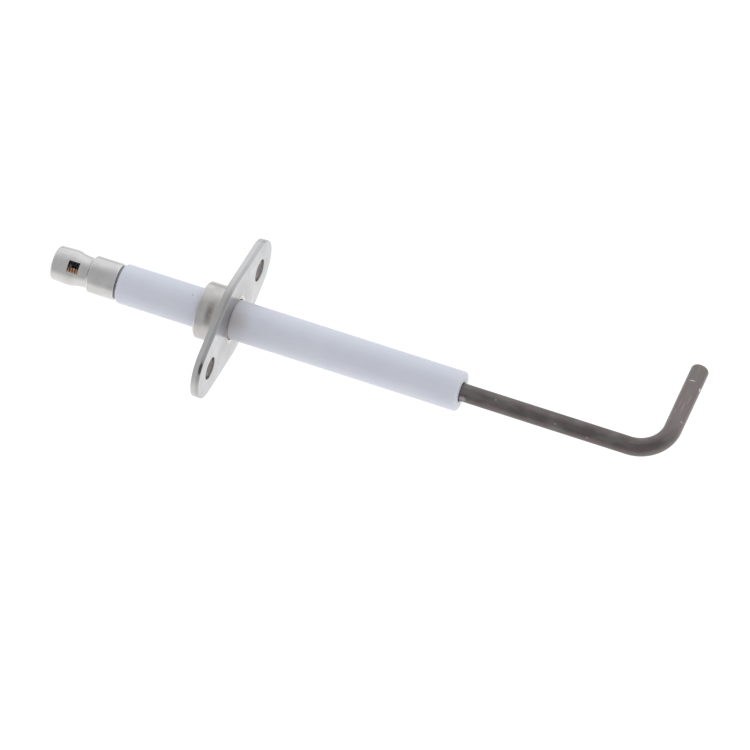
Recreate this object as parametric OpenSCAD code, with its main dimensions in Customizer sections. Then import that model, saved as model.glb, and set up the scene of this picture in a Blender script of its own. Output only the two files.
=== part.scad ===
// Flame sensing probe for a boiler or burner.
// An oxidised resistance-alloy rod runs through a white alumina tube. A turned collar,
// staked into an oval two-hole flange, holds the tube, and a snap terminal closes the rear.
// Frame: origin on the probe's axis at the flange's front (seating) face, +X towards the
// flame, +Y along the line of the two screw holes and of the bent tip, +Z up.

/* [Flange] */
// Distance between the two screw holes
hole_pitch = 22.2; // [21:0.1:30]
// Diameter of each screw hole
hole_d = 4; // [3.2:0.1:4.8]
// Diameter of the outline round the probe
flange_mid_d = 16.4; // [14:0.2:20]
// Diameter of the outline round each screw hole
flange_end_d = 10.8; // [9:0.2:12]
// Thickness of the sheet
flange_t = 1.5; // [1:0.1:2.5]

/* [Collar] */
// Outer diameter behind the flange
collar_d = 10.2; // [9.4:0.1:12]
// Length behind the flange
collar_len = 4.5; // [3:0.1:12]
// Outer diameter of the rolled lip on the flange's front
lip_d = 8.5; // [8.4:0.05:8.8]
// Height of the rolled lip above the flange's front
lip_proud = 0.1; // [0.1:0.05:0.6]

/* [Insulator] */
// Outer diameter of the alumina tube
ceramic_d = 7.1; // [7:0.05:7.2]
// Length in front of the flange
ceramic_front = 41.8; // [20:0.2:80]
// Length behind the flange's front face
ceramic_rear = 21.2; // [16:0.2:40]

/* [Sensing rod] */
// Diameter of the rod
rod_d = 3.2; // [3.1:0.1:3.4]
// Flange's front face to the middle of the bent leg
rod_reach = 78; // [60:1:140]
// Radius of the bend, at the rod's middle
bend_r = 5.8; // [4:0.2:8]
// Probe's axis to the end of the bent leg
tip_len = 19.4; // [12:0.2:40]

/* [Terminal] */
// Diameter of the snap head
head_d = 6.35; // [6.3:0.05:6.4]
// Diameter of the waist that the clip of the lead closes on
neck_d = 5.5; // [5.2:0.1:5.8]
// Diameter of the barrel next to the ceramic
base_d = 6.6; // [6.4:0.1:7]
// Overall length of the terminal
terminal_len = 12; // [11:0.1:13]
// Length of the window along the terminal
window_len = 1.9; // [1:0.1:2.2]
// Width of the window across the terminal
window_w = 2; // [1:0.1:2.4]
// Turn of the window about the axis, from straight up
window_turn = 33; // [0:1:359]

/* [Hidden] */
$fn = 96;
eps = 0.01;
cut_past = 1;

// Flange bore, lip and collar, all round the ceramic
cement_gap = 0.15;
collar_bore_r = ceramic_d / 2 + cement_gap;
spigot_r = 4.05;
lip_r = lip_d / 2;
lip_flare = lip_r - spigot_r;
collar_back = -flange_t - collar_len;
collar_round = 0.4;
cement_recess = 0.9;

// Ends and bore of the ceramic
ceramic_r = ceramic_d / 2;
ceramic_round_front = 0.45;
ceramic_round_rear = 0.7;
rod_r = rod_d / 2;
ceramic_bore_r = 1.8;
pocket_r = 2.3;
pocket_depth = 5;
pocket_fill = 4.4;

// Cement in the front mouth, a little below the ceramic's end face
front_seal_len = 8;
front_seal_recess = 0.15;

// M3 thread of the rod's rear end, drawn as rings of the same pitch
thread_pitch = 0.5;
thread_crest_r = 1.46;
thread_root_r = 1.2;
thread_play = 0.04;
stud_x = -ceramic_rear + pocket_depth;
stud_end = -28.5;
tip_round = 0.7;

// Terminal: its rear end is the probe's rear end
washer_t = 0.3;
washer_r = 2.95;
washer_bore_r = 1.6;
terminal_front = -ceramic_rear - washer_t;
terminal_back = terminal_front - terminal_len;
head_r = head_d / 2;
neck_r = neck_d / 2;
base_r = base_d / 2;
head_centre = terminal_back + 2.9;
head_land = 0.8;
head_end_r = 2.4;
head_corner = 0.7;
head_arc_r = 3.2;
head_arc_end = 66;
corner_start = 150;
corner_end = 110;
neck_start = terminal_back + 5.8;
neck_end = terminal_back + 6.6;
shoulder_len = 0.5;
spare_turns = 7;
tapped_end = stud_end - spare_turns * thread_pitch;
drill_cone = 0.9;
window_x = terminal_back + 4.05;

// Braze run in through the window: it fills one side of the window and of the bore below it
braze_top = 2.3;
braze_side = 0.1;
braze_r = thread_root_r;

// A solid of revolution about X from a list of [x, radius] points
module turned(points) {
    rotate([0, 90, 0])
        rotate_extrude()
            polygon([for (p = points) [p[1], p[0]]]);
}

// Points of a round of radius r about [x, y], from angle a0 to angle a1
function arc(x, y, r, a0, a1, steps = 6) =
    [for (i = [0:steps]) let (a = a0 + (a1 - a0) * i / steps) [x + r * cos(a), y + r * sin(a)]];

// Zigzag of a thread's rings from x0 forward to x1, between two radii
function thread_rings(x0, x1, root, crest) =
    [for (i = [0:floor((x1 - x0) / thread_pitch) - 1])
        each [[x0 + i * thread_pitch, root], [x0 + (i + 0.5) * thread_pitch, crest]]];

// Tangent points of the straight side between the middle circle and an end circle
function side_angle() = acos((flange_mid_d - flange_end_d) / hole_pitch);
function on_circle(y, r, a) = [y + r * cos(a), r * sin(a)];

module sensing_rod() {
    color("#5a504e") {
        // Straight part, with the rear thread
        turned(concat(
            [[stud_end, 0]],
            [[stud_end, thread_root_r]],
            thread_rings(stud_end, stud_x, thread_root_r, thread_crest_r),
            [[stud_x, thread_root_r], [stud_x, rod_r]],
            [[rod_reach - bend_r, rod_r], [rod_reach - bend_r, 0]]));
        // Bend, in the plane of the screw holes
        translate([rod_reach - bend_r, bend_r, 0])
            rotate([0, 0, -90])
                rotate_extrude(angle = 90)
                    translate([bend_r, 0]) circle(r = rod_r);
        // Bent leg with its rounded end
        translate([rod_reach, bend_r, 0])
            rotate([-90, 0, 0])
                rotate_extrude()
                    polygon(concat(
                        [[0, 0], [rod_r, 0]],
                        arc(rod_r - tip_round, tip_len - bend_r - tip_round, tip_round, 0, 90),
                        [[0, tip_len - bend_r]]));
    }
}

module insulator() {
    color("#eceef4")
        turned(concat(
            arc(-ceramic_rear + ceramic_round_rear, ceramic_r - ceramic_round_rear,
                ceramic_round_rear, 180, 90),
            arc(ceramic_front - ceramic_round_front, ceramic_r - ceramic_round_front,
                ceramic_round_front, 90, 0),
            [[ceramic_front, ceramic_bore_r], [-ceramic_rear + pocket_depth, ceramic_bore_r]],
            [[-ceramic_rear + pocket_depth, pocket_r], [-ceramic_rear, pocket_r]]));
}

module flange_plate() {
    a = side_angle();
    color("#c8c6c2")
        difference() {
            translate([-flange_t, 0, 0])
                rotate([90, 0, 90])
                    linear_extrude(flange_t) {
                        circle(d = flange_mid_d);
                        for (side = [-1, 1])
                            translate([side * hole_pitch / 2, 0]) circle(d = flange_end_d);
                        polygon([
                            on_circle(hole_pitch / 2, flange_end_d / 2, a),
                            on_circle(0, flange_mid_d / 2, a),
                            on_circle(0, flange_mid_d / 2, 180 - a),
                            on_circle(-hole_pitch / 2, flange_end_d / 2, 180 - a),
                            on_circle(-hole_pitch / 2, flange_end_d / 2, 180 + a),
                            on_circle(0, flange_mid_d / 2, 180 + a),
                            on_circle(0, flange_mid_d / 2, -a),
                            on_circle(hole_pitch / 2, flange_end_d / 2, -a)]);
                    }
            for (side = [-1, 1])
                translate([-flange_t - cut_past, side * hole_pitch / 2, 0])
                    rotate([0, 90, 0]) cylinder(d = hole_d, h = flange_t + 2 * cut_past);
            // Centre bore, opened at the front where the lip is rolled over
            turned([[-flange_t - cut_past, 0], [-flange_t - cut_past, spigot_r],
                    [-lip_flare, spigot_r], [0, lip_r], [cut_past, lip_r], [cut_past, 0]]);
        }
}

module collar() {
    color("#c2bfba")
        turned(concat(
            arc(collar_back + collar_round, collar_d / 2 - collar_round, collar_round, 180, 90),
            [[-flange_t, collar_d / 2], [-flange_t, spigot_r], [-lip_flare, spigot_r], [0, lip_r]],
            arc(lip_proud / 2, lip_r - lip_proud / 2, lip_proud / 2, 90, 0),
            [[lip_proud, collar_bore_r + lip_proud / 2], [lip_proud / 2, collar_bore_r]],
            [[collar_back + collar_round, collar_bore_r]],
            [[collar_back, collar_bore_r + collar_round / 2]]));
}

module collar_cement() {
    color("#8a8580")
        turned([[collar_back + collar_round, ceramic_r],
                [collar_back + collar_round, collar_bore_r],
                [-cement_recess, collar_bore_r], [-cement_recess, ceramic_r]]);
}

module front_cement() {
    seal_end = ceramic_front - front_seal_recess;
    color("#d8d4ca")
        turned([[seal_end, rod_r], [seal_end, ceramic_bore_r],
                [seal_end - front_seal_len, ceramic_bore_r], [seal_end - front_seal_len, rod_r]]);
}

module rear_cement() {
    fill_end = stud_x - pocket_fill;
    color("#d8d4ca")
        turned([[stud_x, thread_crest_r + thread_play], [stud_x, pocket_r],
                [fill_end, pocket_r], [fill_end, thread_crest_r + thread_play]]);
}

module terminal_washer() {
    color("#4c4a4a")
        turned([[terminal_front, washer_bore_r], [terminal_front, washer_r],
                [terminal_front + washer_t, washer_r], [terminal_front + washer_t, washer_bore_r]]);
}

module terminal_cap() {
    color("#c9c6c0")
        difference() {
            turned(concat(
                [[terminal_back, 0]],
                [[terminal_back, head_end_r]],
                arc(terminal_back + head_corner, head_end_r, head_corner, corner_start, corner_end),
                [[head_centre - head_land / 2, head_r]],
                arc(head_centre + head_land / 2, head_r - head_arc_r, head_arc_r,
                    90, head_arc_end, 8),
                [[neck_start, neck_r], [neck_end, neck_r]],
                [[neck_end + shoulder_len, base_r], [terminal_front, base_r], [terminal_front, 0]]));
            // Tapped bore: the thread's rings are in step with those of the rod
            turned(concat(
                [[tapped_end - drill_cone, 0]],
                thread_rings(tapped_end, terminal_front,
                             thread_root_r + thread_play, thread_crest_r + thread_play),
                [[terminal_front + eps, thread_crest_r + thread_play], [terminal_front + eps, 0]]));
            rotate([window_turn, 0, 0])
                translate([window_x - window_len / 2, -window_w / 2, 0])
                    cube([window_len, window_w, head_d]);
        }
}

module terminal_braze() {
    color("#b5713c")
        rotate([window_turn, 0, 0])
            translate([window_x - window_len / 2, 0, 0]) {
                translate([0, -window_w / 2, 0])
                    cube([window_len, window_w / 2 - braze_side, braze_top]);
                intersection() {
                    rotate([0, 90, 0]) cylinder(r = braze_r, h = window_len);
                    translate([0, -window_w, -head_d])
                        cube([window_len, window_w - braze_side, head_d + eps]);
                }
            }
}

sensing_rod();
insulator();
flange_plate();
collar();
collar_cement();
front_cement();
rear_cement();
terminal_washer();
terminal_cap();
terminal_braze();
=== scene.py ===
import math

import bmesh
import bpy
from mathutils import Matrix, Vector, noise


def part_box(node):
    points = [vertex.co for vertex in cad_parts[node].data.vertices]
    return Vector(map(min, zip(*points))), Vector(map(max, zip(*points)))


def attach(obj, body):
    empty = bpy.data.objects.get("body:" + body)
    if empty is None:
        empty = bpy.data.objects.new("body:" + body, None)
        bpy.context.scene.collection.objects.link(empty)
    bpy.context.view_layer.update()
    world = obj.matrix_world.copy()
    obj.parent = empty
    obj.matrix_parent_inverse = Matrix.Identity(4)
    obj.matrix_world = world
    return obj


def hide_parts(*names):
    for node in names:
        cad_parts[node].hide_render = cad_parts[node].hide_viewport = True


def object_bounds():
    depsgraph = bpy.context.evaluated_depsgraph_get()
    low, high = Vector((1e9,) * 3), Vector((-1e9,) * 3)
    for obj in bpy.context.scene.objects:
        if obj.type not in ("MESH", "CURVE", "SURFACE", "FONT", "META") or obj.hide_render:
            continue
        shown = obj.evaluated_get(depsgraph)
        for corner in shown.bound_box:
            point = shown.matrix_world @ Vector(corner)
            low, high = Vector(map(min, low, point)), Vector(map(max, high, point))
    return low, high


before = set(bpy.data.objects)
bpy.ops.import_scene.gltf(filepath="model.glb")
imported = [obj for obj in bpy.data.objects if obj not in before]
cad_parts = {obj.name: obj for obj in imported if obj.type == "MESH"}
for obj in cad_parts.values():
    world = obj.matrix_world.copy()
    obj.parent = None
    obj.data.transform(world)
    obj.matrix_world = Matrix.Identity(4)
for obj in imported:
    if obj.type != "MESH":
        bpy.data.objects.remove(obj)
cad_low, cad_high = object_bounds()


# ---------------------------------------------------------------- camera and light table
# The probe lies on a frosted light table in a pale room. The table looks white and casts no
# shadow, the room is dimmer on the near side, and a wide softbox stands behind the probe.

mm = 0.001
picture_width = 128.2 * mm
lens_length = 400
sensor_width = 36
farthest_seen = 20
camera_distance = picture_width * lens_length / sensor_width
turn_round_probe = math.radians(23.2)
height_above_table = math.radians(54.7)
camera_roll = math.radians(1.5)
aim_right = 2.05 * mm
aim_up = -3.80 * mm

camera_back = Vector((math.sin(turn_round_probe) * math.cos(height_above_table),
                      -math.cos(turn_round_probe) * math.cos(height_above_table),
                      math.sin(height_above_table)))
level_right = Vector((math.cos(turn_round_probe), math.sin(turn_round_probe), 0))
level_up = camera_back.cross(level_right)
camera_right = level_right * math.cos(camera_roll) - level_up * math.sin(camera_roll)
camera_up = level_up * math.cos(camera_roll) + level_right * math.sin(camera_roll)
aim_point = (cad_low + cad_high) / 2 + camera_right * aim_right + camera_up * aim_up

camera_data = bpy.data.cameras.new("camera")
camera_data.lens = lens_length
camera_data.sensor_width = sensor_width
camera_data.clip_end = farthest_seen
camera = bpy.data.objects.new("camera", camera_data)
bpy.context.scene.collection.objects.link(camera)
camera_turn = Matrix((camera_right, camera_up, camera_back)).transposed()
camera.matrix_world = Matrix.Translation(aim_point + camera_back * camera_distance) @ camera_turn.to_4x4()
bpy.context.scene.camera = camera
bpy.context.scene.view_settings.view_transform = "Standard"


def put(tree, kind, inputs=None, **settings):
    """Adds a node; an input is given a value, or a socket that it is linked to."""
    node = tree.nodes.new(kind)
    for name, value in settings.items():
        setattr(node, name, value)
    for key, value in (inputs or {}).items():
        if isinstance(value, bpy.types.NodeSocket):
            tree.links.new(value, node.inputs[key])
        else:
            node.inputs[key].default_value = value
    return node


def maths(tree, operation, *values):
    """The output of a Math node."""
    return put(tree, "ShaderNodeMath", dict(enumerate(values)), operation=operation).outputs[0]


def new_material(name, **shader_values):
    """A material with a Principled shader whose uniform values are set on its own sockets."""
    material = bpy.data.materials.new(name)
    material.use_nodes = True
    tree = material.node_tree
    shader = tree.nodes["Principled BSDF"]
    for key, value in shader_values.items():
        shader.inputs[key.replace("_", " ")].default_value = value
    return material, tree, shader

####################

- _Task brief_: Only the lines running from the line with "sensing_rod();" through the line with "depsgraph = bpy.context.evaluated_depsgraph_get()" should be repeated, exactly and with both ends kept.

- _Output_:
sensing_rod();
insulator();
flange_plate();
collar();
collar_cement();
front_cement();
rear_cement();
terminal_washer();
terminal_cap();
terminal_braze();
=== scene.py ===
import math

import bmesh
import bpy
from mathutils import Matrix, Vector, noise


def part_box(node):
    points = [vertex.co for vertex in cad_parts[node].data.vertices]
    return Vector(map(min, zip(*points))), Vector(map(max, zip(*points)))


def attach(obj, body):
    empty = bpy.data.objects.get("body:" + body)
    if empty is None:
        empty = bpy.data.objects.new("body:" + body, None)
        bpy.context.scene.collection.objects.link(empty)
    bpy.context.view_layer.update()
    world = obj.matrix_world.copy()
    obj.parent = empty
    obj.matrix_parent_inverse = Matrix.Identity(4)
    obj.matrix_world = world
    return obj


def hide_parts(*names):
    for node in names:
        cad_parts[node].hide_render = cad_parts[node].hide_viewport = True


def object_bounds():
    depsgraph = bpy.context.evaluated_depsgraph_get()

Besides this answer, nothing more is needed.